_Exercise aim_
Check every line below for the string "FreeCAD", and copy the lines that contain it.

_Record list_
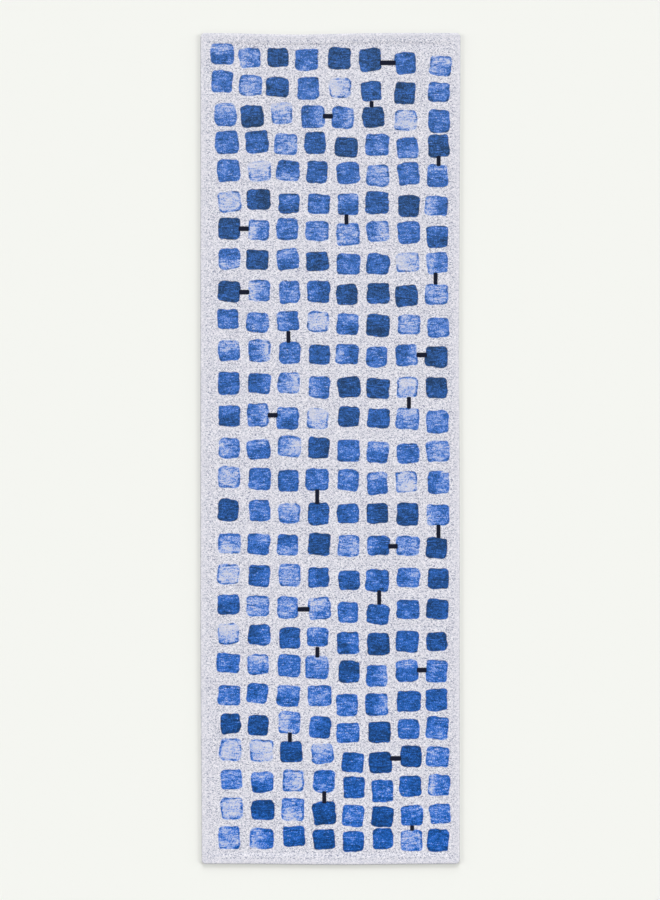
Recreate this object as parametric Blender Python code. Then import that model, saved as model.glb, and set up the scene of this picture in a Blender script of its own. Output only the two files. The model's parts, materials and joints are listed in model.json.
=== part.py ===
"""Runner rug: a jacquard face cloth with its edges turned under, over a felt backing.

Metres, +Z up. X is the rug's width, Y its length, with the head end at +Y. The origin is at the
middle of the underside, where the rug touches the floor.
"""

import math

import bmesh
import bpy
from mathutils import Matrix, Vector

# Overall size
RUG_WIDTH = 0.762
RUG_LENGTH = 2.438
CORNER_RADIUS = 0.012

# Cloth and backing
CLOTH_THICK = 0.0018
FELT_THICK = 0.0012
GRIP_HEIGHT = 0.0008  # the printed anti-slip dots, which the backing's solid includes
SHEET_GAP = 0.0003  # between layers that lie on each other
FELT_EDGE_INSET = 0.004  # how far the backing stops short of the folded edge

# Hem
HEM_WIDTH = 0.022  # from the folded edge to the bound raw edge underneath
HEM_SLOPE = 0.012  # over which the layers drop from the hem to the middle of the rug
OVERLOCK_WIDTH = 0.0045
OVERLOCK_THICK = 0.0003
MITRE_GAP = 0.0005  # between the bindings that meet at a corner

# Seams
SEAM_TO_OVERLOCK = 0.002
STRAND_WIDTH = 0.0009
STRAND_THICK = 0.0005
STRAND_GAP = 0.0003
SEAM_END_GAP = 0.0015
CORNER_STITCH_TO_FOLD = 0.001
CORNER_STITCH_TO_SEAM = 0.003

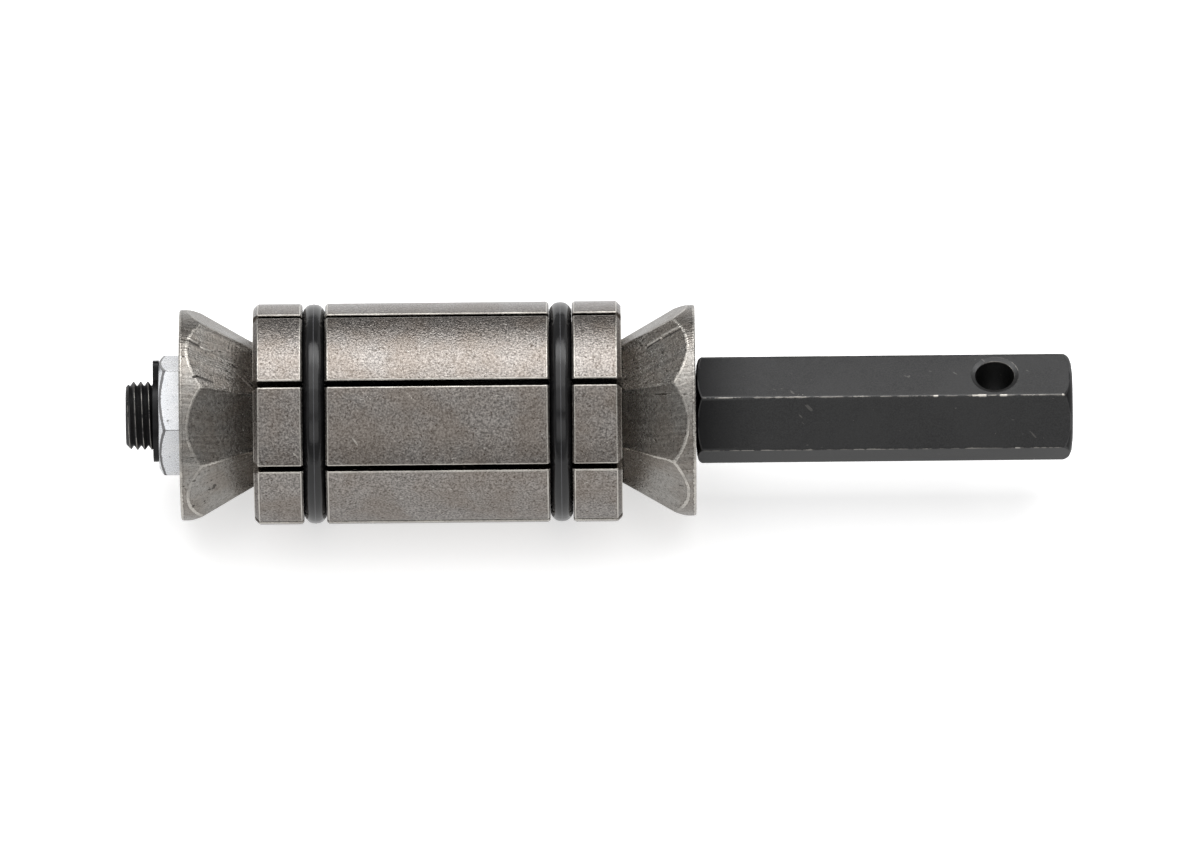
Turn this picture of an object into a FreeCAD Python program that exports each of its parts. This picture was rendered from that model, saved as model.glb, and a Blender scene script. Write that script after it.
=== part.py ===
import FreeCAD, Part
import math
import os
import Sketcher

# Exhaust pipe expander: eight jaws on two eight-sided cones, which a screw draws together.
# The screw's axis is X, its drive end points to +X, and Z is up. X = 0 is the middle of the jaws.
# One jaw lies at the very bottom, so the tool stands on it.

# Every driving dimension, in millimetres, degrees or a plain count.
SIZES = [
    ("jaw_count", 8, "jaws round the screw, and facets on each cone"),
    ("closed_diameter", 38.6, "across the crowns of two opposite jaws, closed"),
    ("jaw_length", 64.5, "length of a jaw along the screw"),
    ("crown_arc_radius", 28, "a jaw's outer face is flatter than its circle"),
    ("slit_width", 0.6, "gap between the flanks of two closed jaws"),
    ("jaw_flank_bevel", 0.4, "width of the bevel along a jaw's outer edges"),
    ("jaw_end_bevel", 0.6, "length of the bevel round a jaw's crown at both its ends"),
    ("ramp_angle", 29, "slope of the jaws' ramps and the cones' facets"),
    ("ramp_clearance", 0.03, "between a ramp and its facet, square to both"),
    ("jaw_bore_clearance", 0.3, "between the closed jaws and the screw"),
    ("groove_from_end", 10.65, "from a jaw's end to the middle of its ring groove"),
    ("groove_width", 4, "width of a ring groove"),
    ("ring_section", 3.5, "thickness of a retaining ring"),
    ("ring_sides", 12, "flats that stand for the roundness of a ring's section"),
    ("ring_sink", 0.05, "how far a ring lies below the jaws' crowns"),
    ("ring_seat_clearance", 0.05, "between a ring and the bottom of its groove"),
    ("cone_reach", 12.95, "how far a cone stands out of the closed jaws"),
    ("cone_length", 20.7, "length of a cone along the screw"),
    ("rim_diameter", 37, "turned rim at the back of a cone"),
    ("rim_land", 1.36, "width of the rim at the middle of a facet"),
    ("cone_bore_clearance", 0.25, "between a cone and the screw"),
    ("cone_edge_break", 0.4, "chamfer at both mouths of a cone's bore"),
    ("nut_across_flats", 19, "width of the draw nut across its flats"),
    ("nut_thickness", 10, "thickness of the draw nut"),
    ("nut_pocket_depth", 6.3, "depth of the nut's pocket in the nut-end cone"),
    ("nut_clearance", 0.05, "between the nut's flats and the pocket"),
    ("nut_chamfer_angle", 30, "slope of the chamfer round the nut's faces"),
    ("nut_bore_chamfer", 0.5, "chamfer at both mouths of the nut's bore"),
    ("nut_angle", 22.2, "turn of the nut about the screw's axis"),
    ("thread_diameter", 12, "outside of the screw's thread"),
    ("nut_thread_clearance", 0.05, "between the screw and the nut's bore"),
    ("tip_reach", 5.85, "how far the screw's tip stands out of the nut"),
    ("tip_chamfer", 0.95, "chamfer at the screw's tip"),
    ("clip_thickness", 1, "thickness of the circlip"),
    ("clip_gap", 0.05, "between the circlip and the nut"),
    ("clip_groove_depth", 0.3, "depth of the circlip's groove in the thread"),
    ("clip_groove_play", 0.02, "play of the circlip at each side of its groove"),
    ("clip_bore_clearance", 0.03, "between the circlip and the bottom of its groove"),
    ("clip_width", 2.4, "width of the circlip's band opposite its lugs"),
    ("clip_band_shift", 0.45, "how far the band's outside is off centre"),
    ("clip_lug_reach", 9.6, "from the screw's axis to the end of a lug"),
    ("clip_lug_width", 2.9, "width of one lug"),
    ("clip_lug_corner", 1.15, "rounding of a lug's outer corner"),
    ("clip_mouth", 1.6, "gap between the two lugs"),
    ("clip_eye_diameter", 1.4, "plier hole in a lug"),
    ("clip_angle", 40, "turn of the lugs about the screw's axis"),
    ("shoulder_gap", 0.05, "between the shank's shoulder and the drive-end cone"),
    ("shank_across_flats", 16.9, "width of the hex shank across its flats"),
    ("shank_length", 66.1, "length of the hex shank"),
    ("shank_angle", -4.5, "turn of the hex shank about the screw's axis"),
    ("shoulder_chamfer", 1.05, "length of the chamfer at the shank's shoulder"),
    ("head_chamfer", 1.75, "length of the chamfer at the shank's free end"),
    ("bar_hole_diameter", 6.8, "cross hole for the turning bar"),
    ("bar_hole_from_end", 13.7, "from the shank's free end to the cross hole"),
    ("bar_hole_mouth", 8.4, "width of the countersink on each flat"),
    ("overrun", 1, "how far a cut runs on past the surface that it opens"),
]

# Sizes that follow from the driving ones, and that more than one piece shares.
SHARED_SIZES = [
    ("sector", "360 / Sizes.jaw_count"),
    ("slope", "tan(Sizes.ramp_angle)"),
    ("crown_radius", "Sizes.closed_diameter / 2"),
    ("half_length", "Sizes.jaw_length / 2"),
    ("groove_offset", "half_length - Sizes.groove_from_end"),
    ("screw_radius", "Sizes.thread_diameter / 2"),
    ("jaw_bore", "Sizes.thread_diameter / 2 + Sizes.jaw_bore_clearance"),
    ("rim_radius", "Sizes.rim_diameter / 2"),
    ("facet_back", "Sizes.rim_diameter / 2 + Sizes.rim_land * tan(Sizes.ramp_angle)"),
    ("facet_front", "facet_back - Sizes.cone_length * slope"),
    ("ramp_mouth", "facet_back - Sizes.cone_reach * slope + Sizes.ramp_clearance / cos(Sizes.ramp_angle)"),
    ("ramp_depth", "(ramp_mouth - jaw_bore) / slope"),
    ("cone_back", "half_length + Sizes.cone_reach"),
    ("cone_bore", "screw_radius + Sizes.cone_bore_clearance"),
    ("ring_radius", "crown_radius - Sizes.ring_sink - Sizes.ring_section / 2"),
    ("groove_floor", "ring_radius - Sizes.ring_section / 2 - Sizes.ring_seat_clearance"),
    ("nut_face", "cone_back + Sizes.nut_thickness - Sizes.nut_pocket_depth"),
    ("nut_bore", "screw_radius + Sizes.nut_thread_clearance"),
    ("tip_end", "nut_face + Sizes.tip_reach"),
    ("clip_near", "nut_face + Sizes.clip_gap"),
    ("clip_far", "clip_near + Sizes.clip_thickness"),
    ("clip_groove_radius", "screw_radius - Sizes.clip_groove_depth"),
    ("clip_bore", "clip_groove_radius + Sizes.clip_bore_clearance"),
    ("shoulder", "cone_back + Sizes.shoulder_gap"),
    ("head_end", "shoulder + Sizes.shank_length"),
    ("flat_radius", "Sizes.shank_across_flats / 2"),
    ("corner_radius", "flat_radius / cos(30)"),
]

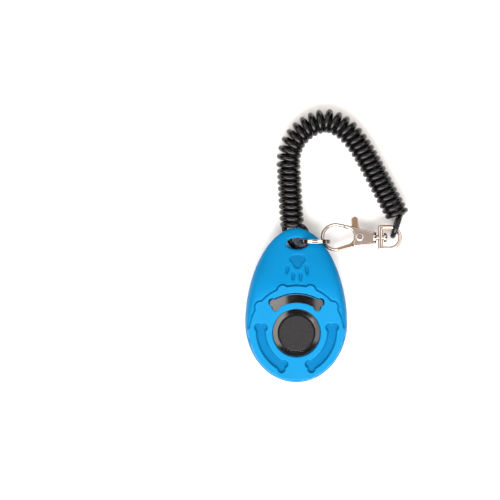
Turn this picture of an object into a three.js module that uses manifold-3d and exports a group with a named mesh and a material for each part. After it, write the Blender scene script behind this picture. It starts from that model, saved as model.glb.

_Response_
Turn this picture of an object into a FreeCAD Python program that exports each of its parts. This picture was rendered from that model, saved as model.glb, and a Blender scene script. Write that script after it.
import FreeCAD, Part